Guest Column John Rubens
Some years ago, a friend of mine decided to take early retirement from his secular employment and, having done so, promptly resigned as a deacon of his church. His argument was that it was now time to sit back and let others do the work in the church.
We never see such ideas in Scripture; the emphasis is that God’s people are called to serve their Lord and Saviour throughout their Christian lives. We are to be useful Christians according to our gifts and abilities, and the idea of retiring from Christian service is not an option.
But let us back-track for a moment. The Scriptures are clear: we are not made right with God on account of our usefulness or activity, but solely by grace, the unmerited favour of God; and we are exhorted to be holy, living lives pleasing to God and obedient to his Word.
Christians are meant to be different to unbelievers, because they are different. They are described as being holy, that is, being made special for God. In Exodus 28:2 we read of Aaron’s priestly garments as being ‘holy’, because they marked him out as being different from the others.
The Sabbath was called holy, because it was and is different from the other six days of the week. In the tabernacle, the ‘holy place’ was curtained off from the rest of the tabernacle, as it was a special place for a special purpose.
Peter calls Christians a holy nation, because they have a special relationship with God and this makes them different. It is this being special and different from the world that makes Christians useful to God.
God calls the Christian to follow him, to be his disciple even if it means being different from everyone else. Sadly, this is not the spirit of the age in which we live today. Today’s Christian lifestyle is continually pushing the barriers back.

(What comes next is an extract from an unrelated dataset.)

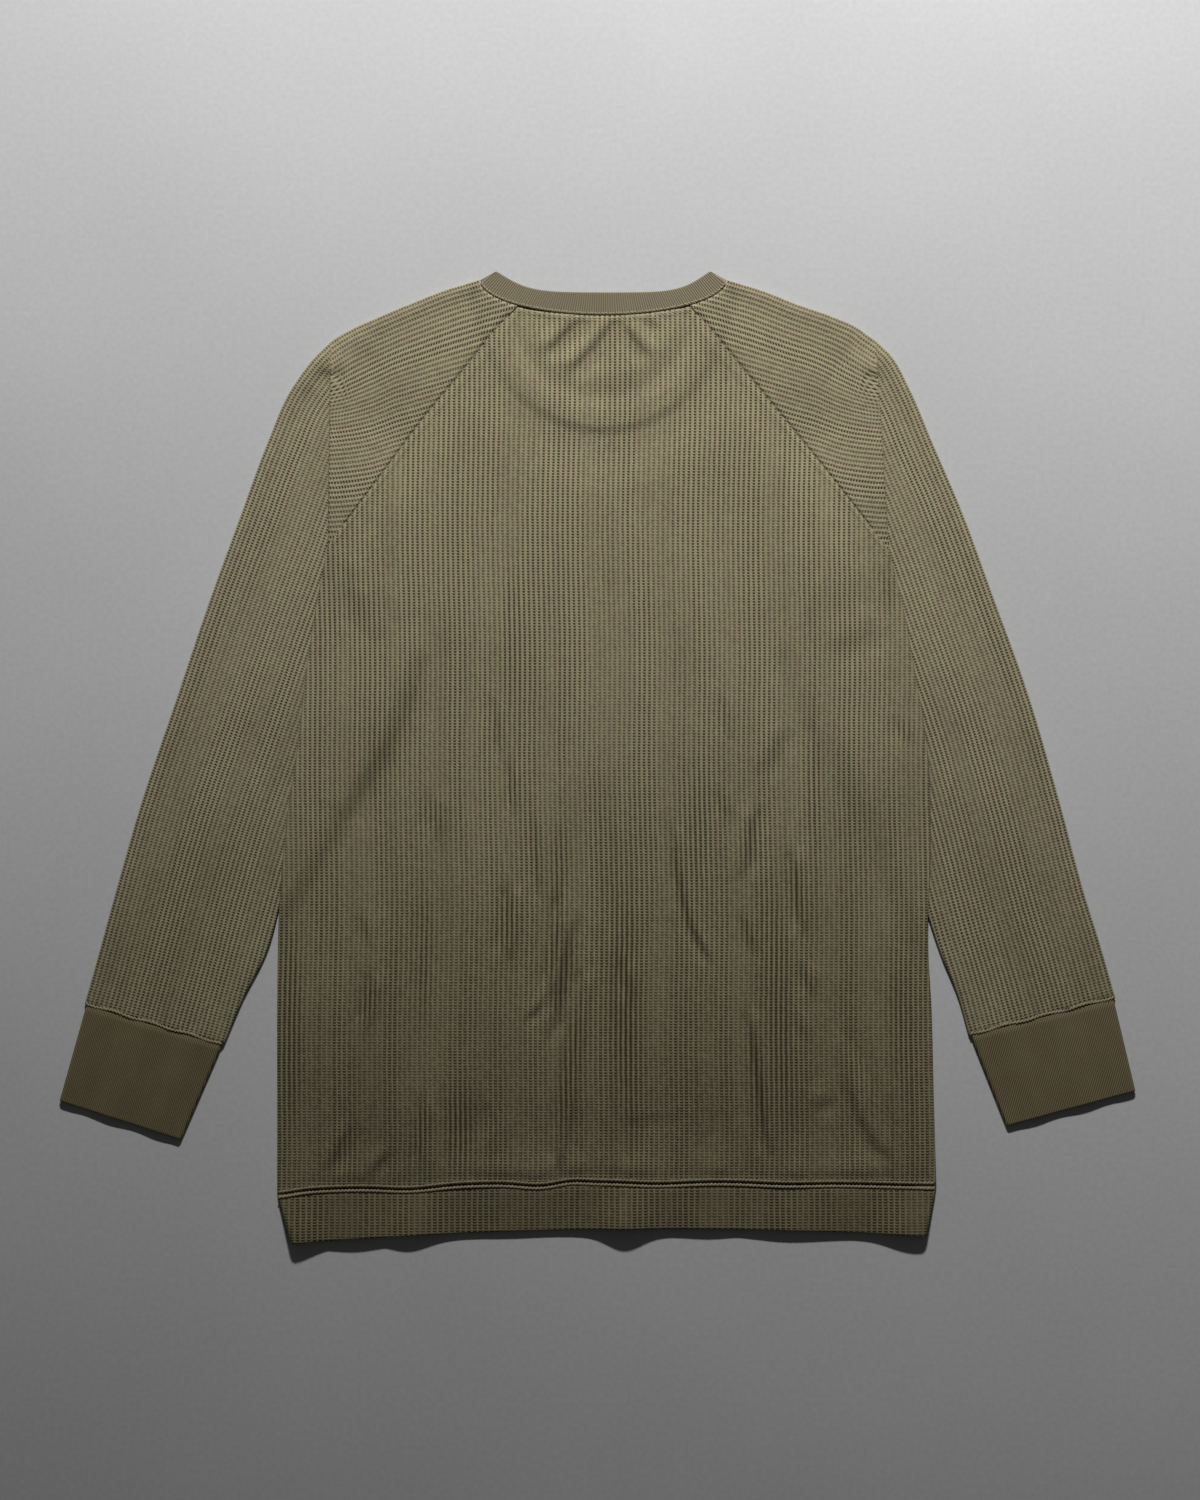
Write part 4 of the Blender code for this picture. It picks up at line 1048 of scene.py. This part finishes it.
def neck_points(turn, edge):
    """Points round the neck band's free edge, or round its seam, at no height."""
    across, depth = np.cos(turn), np.abs(np.sin(turn))
    back = np.sin(turn) > 0
    if edge:
        (x, y), radius = NECK_EDGE_CENTRE, NECK_EDGE_RADIUS
        drops = (NECK_EDGE_BACK_DROP, NECK_EDGE_FRONT_DROP)
        dipped = 1.0
        for side, from_side in (("left", radius * (1 + across)), ("right", radius * (1 - across))):
            dipped = dipped * (1 - np.exp(-((from_side / NECK_EDGE_TURN[side]) ** 1.3)))
        depth = np.where(back, dipped, depth)
    else:
        (x, y), radius = NECK_CENTRE, NECK_RADIUS - NECK_SEAM_GAP
        drops = (NECK_BACK_DROP - NECK_SEAM_GAP, NECK_FRONT_DROP - NECK_SEAM_GAP)
    return joined(x + radius * across, y - np.where(back, *drops) * depth, 0.0)


stand = (RIB + SEAM) / 2
level = RIB + SEAM / 2
first = math.radians(6)
seams, edges, facings = [], [], []
for half in (1, -1):
    turns = np.linspace(first, math.pi - first, 110)
    turns = turns if half == 1 else turns - math.pi
    sink = BAND_SINK * np.sin(turns) ** 2 * (half == 1)
    base = joined(0, 0, level - sink)
    seams.append(neck_points(turns, False) + base)
    edges.append(neck_points(turns, True) + base)
    facings.append(np.tile((0.0, 0.0, half), (len(turns), 1)))
    fold = np.array([math.pi if half == 1 else 0.0])
    seam_point = neck_points(fold, False)[0] + (0, 0, level)
    edge_point = neck_points(fold, True)[0] + (0, 0, level)
    lean = (edge_point - seam_point) / lengths(edge_point - seam_point)
    outward = np.array((-lean[1], lean[0], 0))
    outward = outward * (-1 if outward[1] < 0 else 1)
    for turn in np.radians((68, 45, 22, 0, -22, -45, -68)) * half:
        seams.append((seam_point - outward * (stand + RIB / 2))[None])
        edges.append((edge_point - outward * (stand + RIB / 2))[None])
        facings.append((outward * math.cos(turn) + np.array((0, 0, math.sin(turn))))[None])
seams, edges, facings = (np.vstack(part + [part[0][:1]]) for part in (seams, edges, facings))
width = lengths(edges - seams)
across = spread(width, np.array((0, 0.4, 1.0, 2.0)) / 1000, 8)
share = (across / width[:, None])[:, :, None]
half_wall = RIB / 2 * (0.45 + 0.55 * rounded(from_edge(across, width), RIB / 2) / (RIB / 2))
wall = facings[:, None] * half_wall[:, :, None]
centre = mix(seams[:, None], edges[:, None], share) + facings[:, None] * stand
outer, inner = centre + wall, centre - wall
knit = joined(run_along((seams + edges) / 2 + facings * stand)[:, None], across)
grid = np.concatenate((outer, inner[:, ::-1], outer[:, :1]), axis=1)
knit_grid = np.concatenate((knit, knit[:, ::-1], knit[:, :1]), axis=1)
neck_band = cloth("neck_band_rib", [(grid, knit_grid)], 0)
rework(neck_band.data, face_out)
dress(neck_band, neck_rib, "neck_band")

# ---- Sewing ----
# The seams at the hem, the cuffs and the neck are covered on the outside with
# slanted stitches of cotton thread, which stand up as a twisted cord.

STITCH_PITCH = 0.0029
STITCH_FLAT = 0.75


def thread_surface(tree):
    place = signal(tree, "ShaderNodeTexCoord", {}, "Object")
    grain = speckle(place, (1, 1, 1), 900.0)
    return place, grain * 0.55, grain


rope_thread = cotton_finish(
    "cotton thread", (0.36, 0.315, 0.198), (0.08, 0.068, 0.039), 0.0001, thread_surface
)


def stitches(name, paths, length, radius, slant):
    """Slanted stitches along paths of (x, y, z), each a small rounded rod."""
    sides = np.radians(np.arange(6) * 60)[:, None]
    rings = ((-0.5, 0.35), (-0.32, 1.0), (0.32, 1.0), (0.5, 0.35))
    points, faces, first = [], [], 0
    for path in paths:
        place = run_along(path)
        spots = np.arange(STITCH_PITCH / 2, place[-1], STITCH_PITCH)
        centres, ahead, behind = (
            joined(*(np.interp(spots + shift, place, column) for column in path.T))
            for shift in (0, 0.002, -0.002)
        )
        for number, (centre, direction) in enumerate(zip(centres, ahead - behind)):
            turn = math.atan2(direction[1], direction[0]) + slant + 0.10 * math.sin(number * 2.4)
            rod = np.array((math.cos(turn), math.sin(turn), 0))
            level = np.array((-rod[1], rod[0], 0))
            spoke = np.cos(sides) * level + np.sin(sides) * np.array((0, 0, STITCH_FLAT))
            size = radius * (1 + 0.12 * math.sin(number * 1.7))
            for offset, share in rings:
                ring_points = centre + rod * offset * length + spoke * size * share
                ring_points[:, 2] = np.maximum(ring_points[:, 2], 0.00005)
                points.append(ring_points)
            for ring_number in range(3):
                for side in range(6):
                    a, b = first + ring_number * 6 + side, first + ring_number * 6 + (side + 1) % 6
                    faces.append((a, b, b + 6, a + 6))
            faces.append(tuple(first + 5 - side for side in range(6)))
            faces.append(tuple(first + 18 + side for side in range(6)))
            first += 24
    mesh = bpy.data.meshes.new(name)
    mesh.from_pydata(np.concatenate(points).tolist(), [], faces)
    rework(mesh, face_out)
    rope = placed(name, mesh)
    rope.data.materials.append(rope_thread)
    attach(rope, "root")
    return rope


xs = np.linspace(BODY[0][0] + 0.001, BODY[0][2] - 0.001, 200)
hem_line = hem_seam_y(xs)
rise = rounded(np.minimum(xs - xs[0], xs[-1] - xs) + 0.0008, 0.002) / 0.002
upper_y = hem_line + 0.0020
upper = joined(xs, upper_y, 0.0008 + (back_surface(xs, upper_y) - 0.0008) * rise)
middle = joined(xs, hem_line - 0.0022, 0.0026 + (HEM_HEIGHT - 0.0027) * rise)
lower = joined(xs, hem_line + 0.0012, 0.0012 - 0.0008 * rise)
hem_sewing = stitches(
    "hem_sewing", (upper, middle, lower), length=0.0036, radius=0.00105, slant=0.42
)

for side in ("left", "right"):
    seam = np.array(ARM[side][-1])
    share = np.linspace(0.008, 0.992, 60)
    line = mix(seam[:2], seam[2:], share[:, None])
    back = np.array(CUFF_EDGE[side][:2]) - seam[:2]
    back = back / lengths(back)
    line = line - back * 0.0012 + back * 0.0006 * np.sin(share * 23)[:, None]
    rise = rounded(np.minimum(share, 1 - share) * 0.115, 0.002) / 0.002
    heights = (0.0019 + 0.0020 * rise, 0.0016 - 0.0012 * rise)
    paths = [np.column_stack((line, height)) for height in heights]
    stitches(
        f"cuff_sewing_{side}", paths, length=0.0042, radius=0.00095, slant=0.5 * OUTWARD[side]
    )

turns = np.linspace(math.radians(8), math.pi - math.radians(8), 120)
line = neck_points(turns, False)
normal = joined(np.cos(turns) * 0.3, -1.0, 0.0)
normal = normal / lengths(normal)[:, None]
collar_side = line - normal * 0.0015
collar_side[:, 2] += level + stand + RIB / 2 - 0.0003 - BAND_SINK * np.sin(turns) ** 2
body_side = line + normal * 0.0025
body_side[:, 2] = back_surface(body_side[:, 0], body_side[:, 1]) - 0.0001
neck_sewing = stitches(
    "neck_sewing", (collar_side, body_side), length=0.0030, radius=0.00085, slant=-0.5
)

# ---- Studio ----
# The top lies on a plain matt surface. One wide soft light hangs three metres
# beyond its middle, facing down, so that it rakes across the knit from the neck
# end. The camera looks straight down.

floor_mesh = bpy.data.meshes.new("floor")
corners = [(x, y, -0.0003) for x, y in ((-9, -9), (9, -9), (9, 9), (-9, 9))]
floor_mesh.from_pydata(corners, [], [(0, 1, 2, 3)])
floor = placed("floor", floor_mesh)
floor_paint = bpy.data.materials.new("matt grey paint")
floor_paint.use_nodes = True
tree = floor_paint.node_tree
place = signal(tree, "ShaderNodeTexCoord", {}, "Object")
grain = speckle(place, (1, 1, 1), 260.0, 4.0)
cloud = speckle(place, (1, 1, 1), 5.0)
tone = (cloud - 0.5) * 0.06 + ((grain - 0.5) * 0.10 + 0.50)
fill(tree.nodes["Principled BSDF"], {
    "Base Color": signal(tree, "ShaderNodeCombineColor", dict.fromkeys(range(3), tone)),
    "Roughness": grain.step(0.3, 0.7, 0.75, 0.9),
    "Specular IOR Level": 0.3,
})
floor_mesh.materials.append(floor_paint)

lamp = bpy.data.lights.new("softbox", "AREA")
lamp.shape = "RECTANGLE"
lamp.size, lamp.size_y = 0.50, 0.40
lamp.energy = 302
lamp.spread = math.radians(134)
softbox = placed("softbox", lamp)
softbox.location = (0.05, 3.00, 2.11)
softbox.rotation_euler = (0, math.radians(-7), 0)

world = bpy.data.worlds.new("studio")
world.use_nodes = True
fill(world.node_tree.nodes["Background"], {"Color": (1, 1, 1, 1), "Strength": 0.040})
bpy.context.scene.world = world
bpy.context.scene.view_settings.view_transform = "Standard"

lens = bpy.data.cameras.new("camera")
lens.lens = 100
lens.sensor_width = 36
lens.clip_end = 20
camera = placed("camera", lens)
camera.location = (0.002, 0.0064, 3.3333)
bpy.context.scene.camera = camera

The temptation is often ‘How far can I go as a Christian?’, rather than self-denial for the gospel’s sake. The idea of self-sacrifice for the cause of Christ is a hard notion today. Many Christians don’t want to be different from the world and fail to see self-denial as a necessary condition of discipleship.
So often, the Christian’s lifestyle is virtually identical to that of the unbeliever. If, as Christians, we continually want to be like everyone else, then sometimes God does let us go our own way. Israel’s desire to have a king rather than God himself rule over them was so that they could be like all the other nations, and this had dire consequences.

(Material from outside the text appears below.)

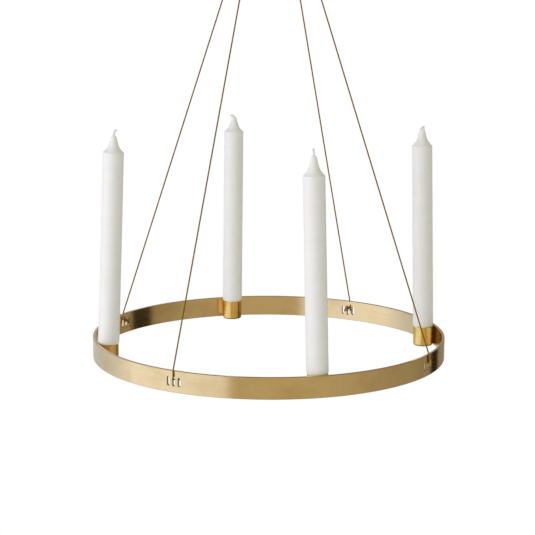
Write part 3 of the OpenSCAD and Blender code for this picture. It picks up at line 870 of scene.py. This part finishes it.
class WREATH_OT_band(bpy.types.Operator):
    """Rolls the brass band, rounds its edges and punches its slots"""

    bl_idname = "wreath.band"
    bl_label = "Band"

    # Corners up and down the band, along it between the slots and at one slot, and in a rounding.
    LEVELS = 16
    PLAIN_COLUMNS = 84
    CELL_COLUMNS = 8
    ROUND_STEPS = 3
    # Places nearer to each other than this are one corner.
    GRID = 1.7e-6

    def execute(self, context):
        s = context.scene.wreath_band
        self.sizes = s
        self.points, self.normals, self.faces, self.known = [], [], [], {}
        rise = BAND_TALL - 2 * s.edge
        low = BAND_LOW.z + s.edge
        self.levels = [low + rise * k / self.LEVELS for k in range(self.LEVELS + 1)]
        steps = self.ROUND_STEPS
        self.rounding = [math.pi / 2 * k / steps for k in range(steps + 1)]
        cell = math.degrees(s.slot_pitch / s.radius)
        for middle in (45, 135, 225, 315):
            edges = [middle + cell * (k - 1.5) for k in range(4)]
            for start, end in zip(edges, edges[1:]):
                self.slot_cell((start + end) / 2)
                self.strips(start, end, self.CELL_COLUMNS, False)
            self.strips(edges[-1], middle + 90 - 1.5 * cell, self.PLAIN_COLUMNS, True)
        brass = brushed_brass(context.scene.wreath_finishes)
        add_piece(
            "band_strip", (self.points, self.faces, None), brass, "wreath", "band_brass",
            "ring_band", normals=self.normals,
        )
        return {"FINISHED"}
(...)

God calls his people to be different, to battle with trials and temptations that come our way. Hebrews chapter 12 encourages us to persevere and not give up, to accept the hardships and trials as God’s way of training and preparing his people for greater things.
We don’t struggle alone, but have the promises of God to help and sustain us as we seek to live holy, God-honouring lives. As Paul writes: ‘My God will meet all your needs, according to his glorious riches in Christ Jesus’.
Doing what you can
As we ask ourselves the question ‘How can I be useful in the kingdom of God, and how can I continue to be used as the years pass?’ we need to continually develop a godly life that is conducive to being a useful member of Christ’s church.

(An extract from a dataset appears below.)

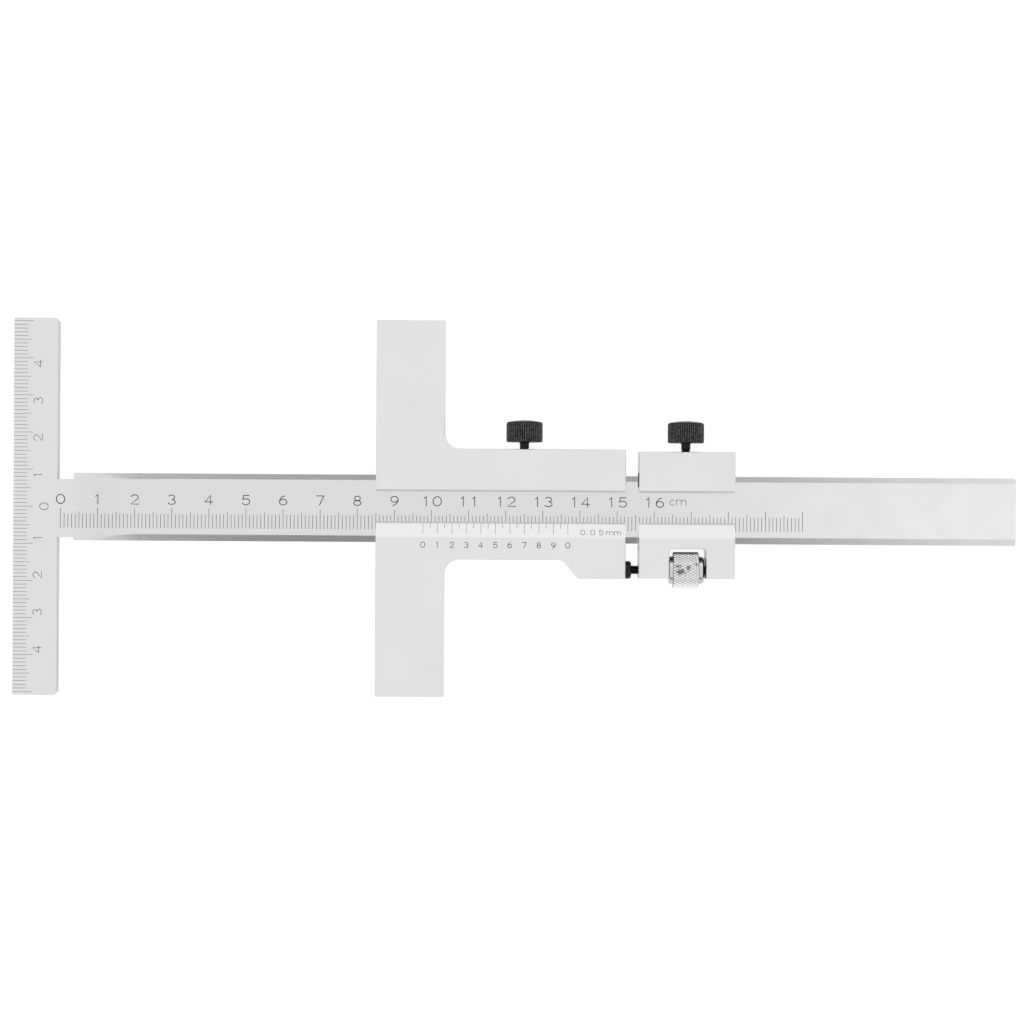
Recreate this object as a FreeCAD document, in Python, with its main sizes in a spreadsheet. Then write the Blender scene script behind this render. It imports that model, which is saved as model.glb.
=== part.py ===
"""T-shaped vernier marking gauge: a T-shaped rule, a cross base that slides on it, a fine adjustment.

Every body is drawn with X along the beam, away from the blade, Y across it and Z towards the scales.
The rule's own X starts at the zero line of its scale. The gauge lies on the backs of slide and clamp.
"""

import FreeCAD, Part
import math
import os
import Sketcher

DIMENSIONS = (
    # the T-shaped rule
    ("plate_thickness", 4.0, "rule: thickness of the ground plate"),
    ("edge_to_zero", 12.7, "blade: from its outer edge to the scale's zero"),
    ("blade_width", 11.8, "blade: from its outer to its inner edge"),
    ("cross_length", 101.7, "blade: across the beam"),
    ("blade_corner", 0.9, "blade: corner taken off beside the neck"),
    ("neck_end", 3.5, "neck: scale zero to the start of the full beam"),
    ("neck_above", 7.4, "neck: centreline to its upper edge"),
    ("neck_below", 8.3, "neck: centreline to its lower edge"),
    ("beam_width", 18.2, "beam: across its ground edges"),
    ("beam_reach", 257.5, "beam: scale zero to plain end"),
    ("bevel_above", 1.5, "beam: width of the upper bevel"),
    ("bevel_below", 1.75, "beam: width of the lower bevel"),
    ("bevel_depth", 1.3, "beam: how deep both bevels cut the edges"),
    ("wheel_radius", 80.0, "beam: radius in which the bevels run out"),
    ("runout_end", 21.8, "beam: scale zero to the full bevel"),
    # what slide and clamp share
    ("body_thickness", 9.0, "slide and clamp: back face to front face"),
    ("back_wall", 2.9, "slide and clamp: wall behind the beam"),
    ("running_clearance", 0.05, "gap round the beam in its channel"),
    ("lip_above", 5.1, "reading slot: centreline to the upper lip"),
    ("lip_below", 3.9, "reading slot: centreline to the vernier lip"),
    ("lip_bevel_end", 7.65, "vernier lip: centreline to the end of its bevel"),
    ("lip_edge", 0.2, "vernier lip: thickness of its thin edge"),
    ("edge_break", 0.15, "slide and clamp: outer edges taken off"),
    # cross base and slide
    ("slide_place", 85.05, "scale zero to the guide face of the base"),
    ("base_set_back", 0.25, "cross base: how far its ends stay inside the blade's"),
    ("base_width", 18.4, "cross base: along the beam"),
    ("slide_length", 67.2, "slide: guide face to its other end"),
    ("slide_above", 16.2, "slide: centreline to its upper edge"),
    ("slide_below", 13.6, "slide: centreline to its lower edge"),
    ("inner_radius", 4.3, "slide: inner corners beside the base"),
    ("foot_below", 18.55, "foot: centreline to its lower edge"),
    ("foot_length", 12.75, "foot: length of its lower edge"),
    ("slope_length", 4.3, "foot: length of the slope that leads to it"),
    ("slope_radius", 2.5, "foot: rounding where the slope starts"),
    # clamp
    ("clamp_gap", 3.6, "slide to clamp, as set"),
    ("clamp_length", 25.85, "clamp: along the beam"),
    ("clamp_above", 15.7, "clamp: centreline to its upper edge"),
    ("clamp_below", 18.4, "clamp: centreline to its lower edge"),
    ("cheek_length", 8.2, "clamp: cheek on the slide's side of the window"),
    ("window_clearance", 0.9, "window: gap above the nut"),
    ("window_radius", 0.8, "window: its inner corners"),
    ("nut_end_play", 0.5, "window: how much longer it is than the nut"),
    ("nut_rest_gap", 0.05, "window: gap on the nut's loaded side"),
    # gibs
    ("gib_thickness", 0.6, "gib: bronze strip"),
    ("gib_gap", 0.05, "gib: gap to the beam while the lock is eased"),
    ("gib_play", 0.3, "gib: room to back off from the beam"),
    ("gib_end_gap", 0.4, "gib: how far it stays inside each end of its channel"),
    ("gib_dimple_depth", 0.25, "gib: seat of the screw's point"),
    # screws
    ("thread_diameter", 2.5, "all threads, over the crests"),
    ("thread_clearance", 0.04, "radial gap in a threaded hole"),
    ("guide_clearance", 0.08, "radial gap round the fine screw in the clamp"),
    ("seat_clearance", 0.02, "gap round a screw's point in its seat"),
    ("slide_screw_place", 39.9, "slide: guide face to lock screw"),
    ("clamp_screw_place", 12.7, "clamp: its near end to lock screw"),
    ("point_diameter", 1.6, "lock screw: point"),
    ("point_length", 0.5, "lock screw: length of the point"),
    ("shank_length", 8.6, "lock screw: under its head"),
    ("flare", 0.35, "lock screw: fillet under its head"),
    ("head_diameter", 9.8, "lock screw: over the knurl"),
    ("head_height", 5.95, "lock screw: head"),
    ("head_edge", 0.3, "lock screw: lower edge of the head taken off"),
    ("crown_width", 0.4, "lock screw: bevel round the crown"),
    ("crown_drop", 0.5, "lock screw: how far the crown falls to that bevel"),
    ("knurl_teeth", 48, "lock screw: teeth of the straight knurl"),
    ("knurl_depth", 0.24, "lock screw: depth of the knurl"),
    ("fine_axis_below", 16.2, "fine screw: centreline to its axis"),
    ("stud_length", 9.0, "fine screw: threaded into the foot"),
    ("collar_diameter", 4.8, "fine screw: collar"),
    ("collar_length", 1.65, "fine screw: collar"),
    ("collar_edge", 0.4, "fine screw: edge of the collar taken off"),
    ("fine_screw_reach", 27.6, "fine screw: foot to its free end"),
    ("lead_in", 0.4, "all screws: bevel on the first thread"),
    # nut
    ("nut_diameter", 9.8, "nut: over the knurl"),
    ("nut_length", 9.4, "nut: along its axis"),
    ("nut_boss_diameter", 7.5, "nut: ring on the slide's side"),
    ("nut_boss_length", 1.05, "nut: the same ring"),
    ("nut_ring_diameter", 7.3, "nut: ring on the other side"),
    ("nut_ring_length", 1.4, "nut: the same ring"),
    ("nut_ring_edge", 0.4, "nut: edge of the same ring taken off"),
    ("nut_edge", 0.15, "nut: edges of the knurl beside the rings"),
)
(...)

Who does God use in his service? Surely it is those who trust him, those who rely on him every day, knowing that he leads us one day at a time. It is those who live each day for him, in obedience to his Word. These are the people God uses in his kingdom.
Now you might be saying, ‘This is all very well, but I am not particularly gifted. I don’t have much in the way of abilities’. But whilst the Pauls, Peters and Ezras hit Scripture’s headlines, we also find many in God’s Word who simply did what they could. Here is the key surely, doing what you can in the service of God.
Church leaders are to encourage church members to play their part in the life of the church; no one is excluded. Let us get away from the idea you are only useful when involved in the public ministry. But think of the word of encouragement; that quiet time of prayer in our own home; the sympathetic letter; making a cup of tea for others.
We know the story of Mary of Bethany. When the Lord Jesus dined at the home of Lazarus and his two sisters, Martha is busying herself with all the preparations for the meal and Mary sits before her Lord and anoints his feet. It was an expression of love towards the one who would be her Saviour.
Others complained about Mary, but Jesus said, ‘She did what she could’. Sometimes it all seems so small, so insignificant. Yet, no matter how little we do, if it comes from a heart of love for Christ, backed by a life that follows the example of our Lord himself, then every such act is a fragrant offering to the Lord.
We started with the story of a man who wanted to retire not only from his secular employment but from any work in the church. Such an attitude says more about our spiritual state than anything else. Those who follow Christ and seek to live lives honouring to God will always find that God has a work for them to do.
The author is a director of the French and Russian literature ministries of Evangelical Press, and has recently retired as pastor of Aycliffe Evangelical Church.